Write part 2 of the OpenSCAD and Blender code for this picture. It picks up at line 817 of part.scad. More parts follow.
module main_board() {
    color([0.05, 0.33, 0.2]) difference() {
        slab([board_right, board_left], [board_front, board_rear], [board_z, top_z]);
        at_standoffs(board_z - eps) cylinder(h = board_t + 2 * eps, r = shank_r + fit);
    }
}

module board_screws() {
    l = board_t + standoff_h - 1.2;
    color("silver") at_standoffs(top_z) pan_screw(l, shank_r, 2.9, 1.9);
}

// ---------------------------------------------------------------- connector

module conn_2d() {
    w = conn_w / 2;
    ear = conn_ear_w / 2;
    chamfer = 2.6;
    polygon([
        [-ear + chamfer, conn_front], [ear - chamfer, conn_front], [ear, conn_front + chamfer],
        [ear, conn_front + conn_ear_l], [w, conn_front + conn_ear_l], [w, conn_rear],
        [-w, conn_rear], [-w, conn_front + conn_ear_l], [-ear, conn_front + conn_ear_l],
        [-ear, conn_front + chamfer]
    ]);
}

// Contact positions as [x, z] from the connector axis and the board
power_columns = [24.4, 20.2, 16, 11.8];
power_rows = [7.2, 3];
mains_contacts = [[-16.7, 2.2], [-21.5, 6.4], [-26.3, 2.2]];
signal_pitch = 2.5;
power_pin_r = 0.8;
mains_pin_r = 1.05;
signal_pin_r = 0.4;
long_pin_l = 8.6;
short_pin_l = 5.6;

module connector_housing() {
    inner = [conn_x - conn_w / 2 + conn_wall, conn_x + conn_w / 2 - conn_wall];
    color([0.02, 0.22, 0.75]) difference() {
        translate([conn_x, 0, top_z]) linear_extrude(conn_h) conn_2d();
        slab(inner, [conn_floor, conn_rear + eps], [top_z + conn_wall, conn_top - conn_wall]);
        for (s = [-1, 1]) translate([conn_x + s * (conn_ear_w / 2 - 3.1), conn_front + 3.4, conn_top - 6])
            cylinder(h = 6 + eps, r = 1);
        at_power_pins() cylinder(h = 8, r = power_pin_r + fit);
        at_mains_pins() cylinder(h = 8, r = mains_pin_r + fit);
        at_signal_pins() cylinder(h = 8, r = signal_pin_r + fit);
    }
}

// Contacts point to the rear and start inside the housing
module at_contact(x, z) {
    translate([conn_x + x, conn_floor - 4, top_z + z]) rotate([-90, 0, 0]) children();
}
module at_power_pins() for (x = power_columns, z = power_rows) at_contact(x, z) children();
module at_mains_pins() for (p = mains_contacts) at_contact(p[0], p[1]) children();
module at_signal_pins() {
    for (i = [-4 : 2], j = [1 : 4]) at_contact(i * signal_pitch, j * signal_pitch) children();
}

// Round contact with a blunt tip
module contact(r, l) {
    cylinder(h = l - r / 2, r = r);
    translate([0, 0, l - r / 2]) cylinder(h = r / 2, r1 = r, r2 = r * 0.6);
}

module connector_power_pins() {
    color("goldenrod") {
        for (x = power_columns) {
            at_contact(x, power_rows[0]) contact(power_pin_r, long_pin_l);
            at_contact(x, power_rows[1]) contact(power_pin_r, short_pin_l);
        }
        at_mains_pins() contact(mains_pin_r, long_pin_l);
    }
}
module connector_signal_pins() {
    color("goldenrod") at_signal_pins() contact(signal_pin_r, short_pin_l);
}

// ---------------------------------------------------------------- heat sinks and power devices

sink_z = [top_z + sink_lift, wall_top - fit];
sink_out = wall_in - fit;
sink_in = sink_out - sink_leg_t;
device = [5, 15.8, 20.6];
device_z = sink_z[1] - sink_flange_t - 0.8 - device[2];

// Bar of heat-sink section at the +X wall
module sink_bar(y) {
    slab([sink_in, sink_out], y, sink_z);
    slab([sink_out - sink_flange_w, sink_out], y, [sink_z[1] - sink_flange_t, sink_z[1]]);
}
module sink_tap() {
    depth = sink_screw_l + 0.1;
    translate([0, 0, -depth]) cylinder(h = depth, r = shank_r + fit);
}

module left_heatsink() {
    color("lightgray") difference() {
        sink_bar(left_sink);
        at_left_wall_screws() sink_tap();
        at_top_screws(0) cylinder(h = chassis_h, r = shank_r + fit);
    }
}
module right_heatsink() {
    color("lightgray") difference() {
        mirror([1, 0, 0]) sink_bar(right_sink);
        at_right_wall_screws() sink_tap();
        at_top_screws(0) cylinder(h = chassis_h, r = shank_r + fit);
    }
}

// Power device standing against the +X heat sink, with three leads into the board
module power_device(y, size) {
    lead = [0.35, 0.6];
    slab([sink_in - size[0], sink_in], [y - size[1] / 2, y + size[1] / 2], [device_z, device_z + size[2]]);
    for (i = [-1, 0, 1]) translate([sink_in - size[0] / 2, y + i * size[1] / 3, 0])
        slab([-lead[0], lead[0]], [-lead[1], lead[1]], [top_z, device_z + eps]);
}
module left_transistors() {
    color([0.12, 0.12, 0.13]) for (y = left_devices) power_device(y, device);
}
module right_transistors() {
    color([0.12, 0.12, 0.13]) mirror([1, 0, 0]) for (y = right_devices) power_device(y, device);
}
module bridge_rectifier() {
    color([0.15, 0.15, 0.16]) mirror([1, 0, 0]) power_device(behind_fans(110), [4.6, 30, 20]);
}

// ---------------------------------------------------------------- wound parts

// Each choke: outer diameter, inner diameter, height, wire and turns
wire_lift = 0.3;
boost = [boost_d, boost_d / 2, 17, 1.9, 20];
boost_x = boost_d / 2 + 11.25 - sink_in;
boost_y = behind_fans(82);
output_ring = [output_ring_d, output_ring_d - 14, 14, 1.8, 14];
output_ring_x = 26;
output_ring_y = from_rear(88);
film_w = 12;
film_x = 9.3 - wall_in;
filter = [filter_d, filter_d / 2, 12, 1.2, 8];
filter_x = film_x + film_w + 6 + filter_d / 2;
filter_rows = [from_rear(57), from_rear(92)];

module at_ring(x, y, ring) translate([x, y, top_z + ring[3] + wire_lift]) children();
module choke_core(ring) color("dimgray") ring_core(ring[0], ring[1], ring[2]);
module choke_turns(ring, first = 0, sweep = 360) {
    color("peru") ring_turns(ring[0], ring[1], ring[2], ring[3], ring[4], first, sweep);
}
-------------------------
## TASK OBJECTIVE
Go back to the listing above and please repeat it exactly.

## EXPECTED OUTPUT
Write part 2 of the OpenSCAD and Blender code for this picture. It picks up at line 817 of part.scad. More parts follow.
module main_board() {
    color([0.05, 0.33, 0.2]) difference() {
        slab([board_right, board_left], [board_front, board_rear], [board_z, top_z]);
        at_standoffs(board_z - eps) cylinder(h = board_t + 2 * eps, r = shank_r + fit);
    }
}

module board_screws() {
    l = board_t + standoff_h - 1.2;
    color("silver") at_standoffs(top_z) pan_screw(l, shank_r, 2.9, 1.9);
}

// ---------------------------------------------------------------- connector

module conn_2d() {
    w = conn_w / 2;
    ear = conn_ear_w / 2;
    chamfer = 2.6;
    polygon([
        [-ear + chamfer, conn_front], [ear - chamfer, conn_front], [ear, conn_front + chamfer],
        [ear, conn_front + conn_ear_l], [w, conn_front + conn_ear_l], [w, conn_rear],
        [-w, conn_rear], [-w, conn_front + conn_ear_l], [-ear, conn_front + conn_ear_l],
        [-ear, conn_front + chamfer]
    ]);
}

// Contact positions as [x, z] from the connector axis and the board
power_columns = [24.4, 20.2, 16, 11.8];
power_rows = [7.2, 3];
mains_contacts = [[-16.7, 2.2], [-21.5, 6.4], [-26.3, 2.2]];
signal_pitch = 2.5;
power_pin_r = 0.8;
mains_pin_r = 1.05;
signal_pin_r = 0.4;
long_pin_l = 8.6;
short_pin_l = 5.6;

module connector_housing() {
    inner = [conn_x - conn_w / 2 + conn_wall, conn_x + conn_w / 2 - conn_wall];
    color([0.02, 0.22, 0.75]) difference() {
        translate([conn_x, 0, top_z]) linear_extrude(conn_h) conn_2d();
        slab(inner, [conn_floor, conn_rear + eps], [top_z + conn_wall, conn_top - conn_wall]);
        for (s = [-1, 1]) translate([conn_x + s * (conn_ear_w / 2 - 3.1), conn_front + 3.4, conn_top - 6])
            cylinder(h = 6 + eps, r = 1);
        at_power_pins() cylinder(h = 8, r = power_pin_r + fit);
        at_mains_pins() cylinder(h = 8, r = mains_pin_r + fit);
        at_signal_pins() cylinder(h = 8, r = signal_pin_r + fit);
    }
}

// Contacts point to the rear and start inside the housing
module at_contact(x, z) {
    translate([conn_x + x, conn_floor - 4, top_z + z]) rotate([-90, 0, 0]) children();
}
module at_power_pins() for (x = power_columns, z = power_rows) at_contact(x, z) children();
module at_mains_pins() for (p = mains_contacts) at_contact(p[0], p[1]) children();
module at_signal_pins() {
    for (i = [-4 : 2], j = [1 : 4]) at_contact(i * signal_pitch, j * signal_pitch) children();
}

// Round contact with a blunt tip
module contact(r, l) {
    cylinder(h = l - r / 2, r = r);
    translate([0, 0, l - r / 2]) cylinder(h = r / 2, r1 = r, r2 = r * 0.6);
}

module connector_power_pins() {
    color("goldenrod") {
        for (x = power_columns) {
            at_contact(x, power_rows[0]) contact(power_pin_r, long_pin_l);
            at_contact(x, power_rows[1]) contact(power_pin_r, short_pin_l);
        }
        at_mains_pins() contact(mains_pin_r, long_pin_l);
    }
}
module connector_signal_pins() {
    color("goldenrod") at_signal_pins() contact(signal_pin_r, short_pin_l);
}

// ---------------------------------------------------------------- heat sinks and power devices

sink_z = [top_z + sink_lift, wall_top - fit];
sink_out = wall_in - fit;
sink_in = sink_out - sink_leg_t;
device = [5, 15.8, 20.6];
device_z = sink_z[1] - sink_flange_t - 0.8 - device[2];

// Bar of heat-sink section at the +X wall
module sink_bar(y) {
    slab([sink_in, sink_out], y, sink_z);
    slab([sink_out - sink_flange_w, sink_out], y, [sink_z[1] - sink_flange_t, sink_z[1]]);
}
module sink_tap() {
    depth = sink_screw_l + 0.1;
    translate([0, 0, -depth]) cylinder(h = depth, r = shank_r + fit);
}

module left_heatsink() {
    color("lightgray") difference() {
        sink_bar(left_sink);
        at_left_wall_screws() sink_tap();
        at_top_screws(0) cylinder(h = chassis_h, r = shank_r + fit);
    }
}
module right_heatsink() {
    color("lightgray") difference() {
        mirror([1, 0, 0]) sink_bar(right_sink);
        at_right_wall_screws() sink_tap();
        at_top_screws(0) cylinder(h = chassis_h, r = shank_r + fit);
    }
}

// Power device standing against the +X heat sink, with three leads into the board
module power_device(y, size) {
    lead = [0.35, 0.6];
    slab([sink_in - size[0], sink_in], [y - size[1] / 2, y + size[1] / 2], [device_z, device_z + size[2]]);
    for (i = [-1, 0, 1]) translate([sink_in - size[0] / 2, y + i * size[1] / 3, 0])
        slab([-lead[0], lead[0]], [-lead[1], lead[1]], [top_z, device_z + eps]);
}
module left_transistors() {
    color([0.12, 0.12, 0.13]) for (y = left_devices) power_device(y, device);
}
module right_transistors() {
    color([0.12, 0.12, 0.13]) mirror([1, 0, 0]) for (y = right_devices) power_device(y, device);
}
module bridge_rectifier() {
    color([0.15, 0.15, 0.16]) mirror([1, 0, 0]) power_device(behind_fans(110), [4.6, 30, 20]);
}

// ---------------------------------------------------------------- wound parts

// Each choke: outer diameter, inner diameter, height, wire and turns
wire_lift = 0.3;
boost = [boost_d, boost_d / 2, 17, 1.9, 20];
boost_x = boost_d / 2 + 11.25 - sink_in;
boost_y = behind_fans(82);
output_ring = [output_ring_d, output_ring_d - 14, 14, 1.8, 14];
output_ring_x = 26;
output_ring_y = from_rear(88);
film_w = 12;
film_x = 9.3 - wall_in;
filter = [filter_d, filter_d / 2, 12, 1.2, 8];
filter_x = film_x + film_w + 6 + filter_d / 2;
filter_rows = [from_rear(57), from_rear(92)];

module at_ring(x, y, ring) translate([x, y, top_z + ring[3] + wire_lift]) children();
module choke_core(ring) color("dimgray") ring_core(ring[0], ring[1], ring[2]);
module choke_turns(ring, first = 0, sweep = 360) {
    color("peru") ring_turns(ring[0], ring[1], ring[2], ring[3], ring[4], first, sweep);
}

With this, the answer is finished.